You should target realization rates above 90% and collection rates exceeding 95%. Firms using payment plans collect 49% more monthly revenue per lawyer, but this requires forecasting installment payments rather than lump sums. Collection rates average 91% industry-wide, which means 9% of invoices remain uncollected.
Tracking profitability by practice area
Not all practice areas generate equal returns. Some produce revenue but carry high costs. Others function as profit centers. You can calculate attorney cost rates by adding salary, benefits and overhead expenses to establish baseline hourly costs. Firms prioritizing profitability tracking report 20% higher revenues than those that don’t.
Managing accounts receivable
Firms accepting online payments get paid 39% faster. So firms implementing consistent follow-up procedures see an average 40% improvement in payment speed. You should bill clients biweekly or weekly rather than monthly, as smaller and more frequent invoices prove easier for clients to pay.
Setting compensation structures that support growth
The rule of thirds requires billable employees to generate three times their employment cost at minimum. When you factor in nonbillable staff costs, the multiple increases to five times. Compensation models combining lockstep base pay with performance bonuses balance stability and merit recognition. Automated tracking systems eliminate manual calculations and enhance transparency.
Integrating personal and business financial planning for law firm owners
Firm owners face constant tension between keeping business and personal finances separate while maintaining oversight of both.
Separating business and personal finances without losing visibility
Mixing business and personal expenses distorts financial reporting, triggers IRS scrutiny, and undermines operational capacity. Maintain distinct bank accounts and credit cards for business transactions. But firm profitability affects personal income, retirement savings, and debt payoff schedules directly. Establish a formal payment system through payroll or regular draws rather than ad hoc transfers. Emergency reserves belong on both sides of the equation—build three to six months of cushion for the firm and separately for personal needs.
Using firm data to make personal financial decisions
Revenue tracking, expense management, and profitability reporting inform personal financial capacity. Partners must understand how capital account requirements affect retirement planning and the bigger financial picture. So consistent KPI monitoring identifies opportunities and financial leaks.

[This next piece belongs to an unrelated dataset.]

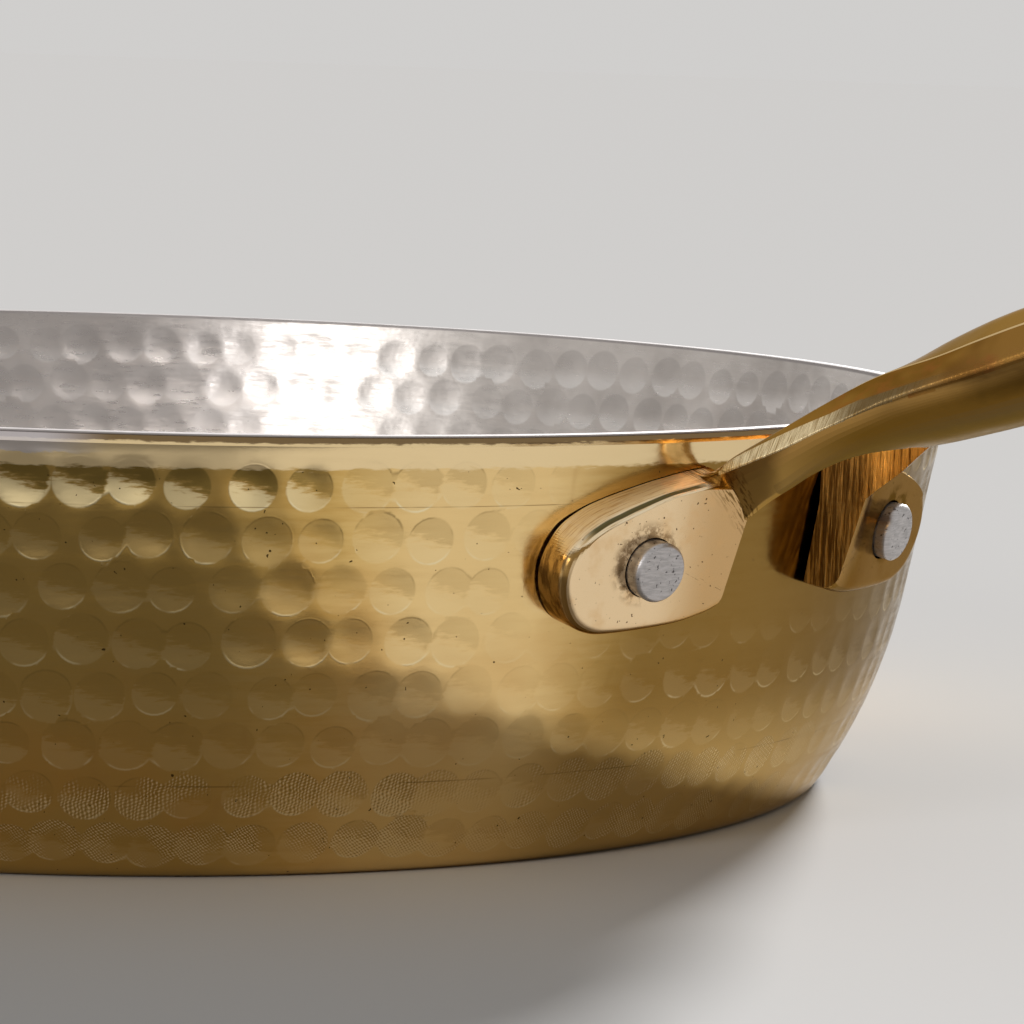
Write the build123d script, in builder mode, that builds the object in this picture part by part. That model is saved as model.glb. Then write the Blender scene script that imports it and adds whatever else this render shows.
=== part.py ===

Planning for partnership transitions and succession
Partnership exits require addressing equity stakes, profit-sharing, and tax implications. Written instructions that detail client information storage, computer passwords, current liabilities, and successor compensation prevent administrative chaos. Only 37% of law firms maintain official succession plans.

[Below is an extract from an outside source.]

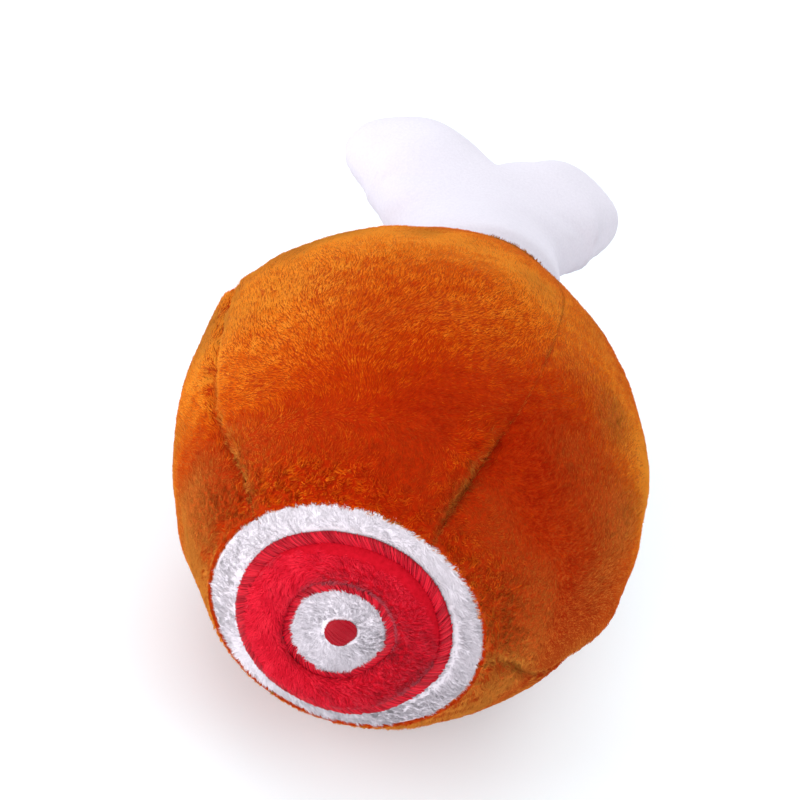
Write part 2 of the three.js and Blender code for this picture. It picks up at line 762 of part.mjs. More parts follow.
// Closing thread, sewn to and fro over the left seam towards the neck
function closingThreadGeometry() {
  const seam = seamAngles[2];
  const next = seamAngles[3];
  const lift = seamGap + threadRadius;
  const start = rearLength - threadToNeck - threadLength;
  const place = (along) => {
    const y = start + threadLength * along;
    const angle = seamAngle(seam, y);
    const span = seamAngle(next, y) - angle;
    const swing = (threadSwing * Math.sin(2 * Math.PI * threadWaves * along)) / profileRadius(y);
    const edge = bodyPoint(y, angle, threadSwing / profileRadius(y) / span, span, 0);
    const reach = Math.hypot(edge.x, edge.z) + lift * Math.hypot(1, profileSlope(y));
    return new THREE.Vector3(reach * Math.cos(angle + swing), y, reach * Math.sin(angle + swing));
  };
  const count = threadWaves * threadSteps;
  const step = 1 / count / 4;
  const rings = [];
  for (let i = 0; i <= count; i += 1) {
    const along = i / count;
    const centre = place(along);
    const ahead = place(Math.min(along + step, 1)).sub(place(Math.max(along - step, 0))).normalize();
    const out = new THREE.Vector3(centre.x, 0, centre.z).normalize();
    const side = new THREE.Vector3().crossVectors(ahead, out).normalize();
    const up = new THREE.Vector3().crossVectors(side, ahead);
    const ring = [];
    for (let k = 0; k < threadSides; k += 1) {
      const turn = (2 * Math.PI * k) / threadSides;
      const point = centre.clone().addScaledVector(up, threadRadius * Math.cos(turn));
      ring.push(point.addScaledVector(side, threadRadius * Math.sin(turn)));
    }
    rings.push(ring);
  }
  return ringGeometry(rings, place(0), place(1));
}

addPiece(toy, 'closing_thread', closingThreadGeometry(), colours.thread);

// The toy stands on the floor with its box centred over the origin
const box = new THREE.Box3().setFromObject(toy, true);
const middle = box.getCenter(new THREE.Vector3());
toy.position.set(-middle.x, -middle.y, -box.min.z);

export default toy;
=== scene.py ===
"""Looks of the squeaky plush ham: its cloth, pile, stitching and filling, with floor, light and camera."""
import json
import math

import bpy
import numpy as np
from mathutils import Matrix, Vector, kdtree

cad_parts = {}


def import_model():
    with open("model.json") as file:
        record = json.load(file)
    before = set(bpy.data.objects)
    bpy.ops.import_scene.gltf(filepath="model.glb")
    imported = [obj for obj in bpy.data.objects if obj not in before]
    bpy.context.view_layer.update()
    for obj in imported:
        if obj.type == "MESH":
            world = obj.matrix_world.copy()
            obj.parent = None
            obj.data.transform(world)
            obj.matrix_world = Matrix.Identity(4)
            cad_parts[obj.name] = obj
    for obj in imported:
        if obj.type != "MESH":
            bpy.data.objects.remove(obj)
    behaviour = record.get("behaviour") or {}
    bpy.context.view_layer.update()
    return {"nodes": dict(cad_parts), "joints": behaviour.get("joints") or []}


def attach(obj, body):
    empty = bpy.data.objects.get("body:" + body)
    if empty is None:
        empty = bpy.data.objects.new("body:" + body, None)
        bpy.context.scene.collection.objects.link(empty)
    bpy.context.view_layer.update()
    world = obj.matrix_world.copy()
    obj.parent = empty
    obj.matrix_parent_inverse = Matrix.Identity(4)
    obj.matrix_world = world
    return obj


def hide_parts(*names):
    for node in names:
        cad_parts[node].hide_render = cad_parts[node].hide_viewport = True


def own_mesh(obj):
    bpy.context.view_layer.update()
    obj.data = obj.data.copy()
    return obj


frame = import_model()

# Lengths are in millimetres until a mesh is made
MM = 0.001

# Body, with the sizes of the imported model
BODY_RADIUS = 60
FRONT_LENGTH = 60
REAR_LENGTH = 74
NECK_RADIUS = 24.5
FACE_RADIUS = 31.7
SEAM_RADIUS = 33
FRONT_POWER = 2
FRONT_TAPER = 1.05
REAR_POWER = 1.6
REAR_TAPER = 1.1
END_POWER = 4
PANEL_BULGE = 1.3
SEAM_DIP = 1.5
SEAM_DIP_WIDTH = 2.2
SAG_START = 47
SAG_ROOM = 7
SAG_POWER = 4
REST_CUT = 0.5
UNDER_FILL = 8
UNDER_LENGTH = 32
UNDER_REACH = 24
BODY_SLACK = 1.1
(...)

Technology tools that connect both sides of your finances
Practice management software makes quick client file management possible while tracking communications and running financial health reports. Centralized financial operations provide clarity on business standing.
Conclusion
Financial success as an attorney requires strategies built to match legal practice realities. Traditional financial advice fails because it doesn’t account for irregular income, substantial student debt, or partnership capital requirements. We’ve shown you the frameworks that work for managing both personal and firm finances.

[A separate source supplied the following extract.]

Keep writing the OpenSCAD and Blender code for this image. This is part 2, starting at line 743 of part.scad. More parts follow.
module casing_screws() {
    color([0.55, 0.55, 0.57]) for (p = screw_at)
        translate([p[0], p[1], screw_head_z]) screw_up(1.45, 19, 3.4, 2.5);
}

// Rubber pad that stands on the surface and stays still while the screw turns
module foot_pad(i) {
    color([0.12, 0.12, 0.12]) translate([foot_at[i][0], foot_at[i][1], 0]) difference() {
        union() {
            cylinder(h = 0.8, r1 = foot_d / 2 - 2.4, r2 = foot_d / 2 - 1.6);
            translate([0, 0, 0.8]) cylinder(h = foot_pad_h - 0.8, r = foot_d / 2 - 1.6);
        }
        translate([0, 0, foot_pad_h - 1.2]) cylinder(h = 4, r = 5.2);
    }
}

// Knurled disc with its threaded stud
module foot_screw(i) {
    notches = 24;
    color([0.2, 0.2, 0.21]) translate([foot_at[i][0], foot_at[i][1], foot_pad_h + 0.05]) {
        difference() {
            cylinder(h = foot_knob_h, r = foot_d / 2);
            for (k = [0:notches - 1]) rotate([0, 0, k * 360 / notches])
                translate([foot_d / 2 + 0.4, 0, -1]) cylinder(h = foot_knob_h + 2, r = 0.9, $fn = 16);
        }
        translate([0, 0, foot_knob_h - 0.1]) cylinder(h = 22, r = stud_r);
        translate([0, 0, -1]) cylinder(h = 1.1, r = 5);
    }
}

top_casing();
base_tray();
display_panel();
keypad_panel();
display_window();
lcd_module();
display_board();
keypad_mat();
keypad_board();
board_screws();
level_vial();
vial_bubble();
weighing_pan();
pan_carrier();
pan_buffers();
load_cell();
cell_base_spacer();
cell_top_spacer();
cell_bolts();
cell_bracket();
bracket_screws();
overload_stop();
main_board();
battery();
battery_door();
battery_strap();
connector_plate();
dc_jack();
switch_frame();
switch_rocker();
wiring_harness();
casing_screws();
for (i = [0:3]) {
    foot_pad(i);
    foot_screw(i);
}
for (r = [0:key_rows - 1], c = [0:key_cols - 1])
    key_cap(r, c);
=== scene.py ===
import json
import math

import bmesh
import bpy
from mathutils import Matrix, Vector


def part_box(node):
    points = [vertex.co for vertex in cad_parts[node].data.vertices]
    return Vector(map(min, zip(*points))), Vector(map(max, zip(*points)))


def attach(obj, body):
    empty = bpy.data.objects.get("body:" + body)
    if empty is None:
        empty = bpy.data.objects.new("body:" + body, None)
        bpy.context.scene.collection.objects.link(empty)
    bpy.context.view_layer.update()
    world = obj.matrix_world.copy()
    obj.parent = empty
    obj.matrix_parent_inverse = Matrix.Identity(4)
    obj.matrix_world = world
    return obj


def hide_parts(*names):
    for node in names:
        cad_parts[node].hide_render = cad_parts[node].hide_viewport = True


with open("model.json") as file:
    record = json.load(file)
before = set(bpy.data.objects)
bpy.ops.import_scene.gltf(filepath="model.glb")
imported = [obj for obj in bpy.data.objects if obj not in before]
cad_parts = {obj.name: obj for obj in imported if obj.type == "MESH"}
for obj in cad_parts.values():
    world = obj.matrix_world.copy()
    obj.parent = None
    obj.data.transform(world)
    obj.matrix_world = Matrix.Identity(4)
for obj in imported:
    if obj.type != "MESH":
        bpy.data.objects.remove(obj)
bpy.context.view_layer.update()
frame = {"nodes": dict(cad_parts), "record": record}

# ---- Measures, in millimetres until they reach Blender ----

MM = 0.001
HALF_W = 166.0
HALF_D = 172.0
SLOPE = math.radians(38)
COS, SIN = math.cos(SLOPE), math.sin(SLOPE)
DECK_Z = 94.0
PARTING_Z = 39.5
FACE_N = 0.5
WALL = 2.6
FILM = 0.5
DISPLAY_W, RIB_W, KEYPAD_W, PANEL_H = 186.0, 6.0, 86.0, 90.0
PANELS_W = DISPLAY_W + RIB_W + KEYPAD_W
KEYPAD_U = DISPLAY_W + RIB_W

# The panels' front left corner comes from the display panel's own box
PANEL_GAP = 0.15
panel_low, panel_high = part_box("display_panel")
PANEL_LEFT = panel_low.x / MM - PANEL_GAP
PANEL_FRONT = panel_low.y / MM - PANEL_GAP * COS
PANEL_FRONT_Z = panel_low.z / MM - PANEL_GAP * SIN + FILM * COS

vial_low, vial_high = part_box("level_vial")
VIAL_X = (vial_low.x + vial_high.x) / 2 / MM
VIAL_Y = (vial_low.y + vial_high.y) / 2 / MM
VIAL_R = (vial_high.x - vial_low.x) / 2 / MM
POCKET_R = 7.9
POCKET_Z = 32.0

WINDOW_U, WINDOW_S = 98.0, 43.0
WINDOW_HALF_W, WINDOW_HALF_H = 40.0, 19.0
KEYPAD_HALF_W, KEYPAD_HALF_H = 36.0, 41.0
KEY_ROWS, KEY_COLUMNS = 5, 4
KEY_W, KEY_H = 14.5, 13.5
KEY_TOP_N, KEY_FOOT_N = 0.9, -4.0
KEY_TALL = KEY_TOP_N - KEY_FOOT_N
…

Your next step is to implement these strategies. Start with emergency reserves and address tax planning. The right approach changes financial stress into lasting wealth building.
Key Takeaways
Legal professionals face unique financial challenges that require specialized strategies beyond traditional financial advice. Here are the essential insights for building lasting financial success in law:
• Build 9-12 months of emergency reserves instead of the standard 3-6 months to account for irregular billing cycles and delayed client payments
• Separate business and personal finances completely while maintaining visibility into firm performance that directly impacts your personal financial capacity
• Maximize retirement contributions through specialized plans like cash balance plans combined with 401(k)s, allowing annual contributions exceeding $100,000 for high earners
• Track firm profitability by practice area and maintain realization rates above 90% and collection rates exceeding 95% to ensure sustainable cash flow
• Plan for partnership capital requirements and quarterly tax payments that arrive before corresponding cash distributions, often requiring credit lines or investment liquidation
The compressed timeline from delayed career starts due to law school debt makes strategic financial planning even more critical for attorneys than other professionals.
FAQs
Q1. Why do attorneys need different financial planning strategies than other professionals? Attorneys face unique challenges including substantial student loan debt averaging $140,616, irregular income from contingency fees and delayed client payments, and compressed timelines for retirement savings since most finish law school at age 27. Traditional financial advice assumes steady paychecks and predictable income, which doesn’t align with the realities of legal practice where compensation arrives unevenly throughout the year.
Q2. How much should lawyers keep in emergency savings? Lawyers should maintain 9-12 months of essential expenses in emergency reserves, significantly more than the standard 3-6 months recommended for other professionals. This extended cushion accounts for delayed client payments, lean periods between contingency settlements, and unexpected gaps in firm distributions that are common in legal practice.
Q3. What tax challenges do law firm partners face? Partners classified as self-employed pay 15.3% self-employment tax and must make quarterly estimated tax payments before receiving corresponding cash distributions. High quarterly tax payments often arrive without matching cash flow to fund them, forcing new partners to tap credit lines or liquidate investments just to meet tax obligations.
Q4. How can law firms improve their cash flow management? Firms should create rolling 12-month forecasts, track realization rates above 90% and collection rates exceeding 95%, and implement online payment options which get firms paid 39% faster. Billing clients biweekly or weekly rather than monthly also improves payment speed, as smaller, more frequent invoices are easier for clients to pay.
Q5. What retirement planning options work best for high-earning attorneys? Cash balance plans combined with 401(k) profit-sharing arrangements allow annual contributions exceeding $100,000 for high-income attorneys. These structures address the compressed savings timeline resulting from delayed career starts and extended student loan repayment periods, helping attorneys build substantial retirement wealth despite starting later than other professionals.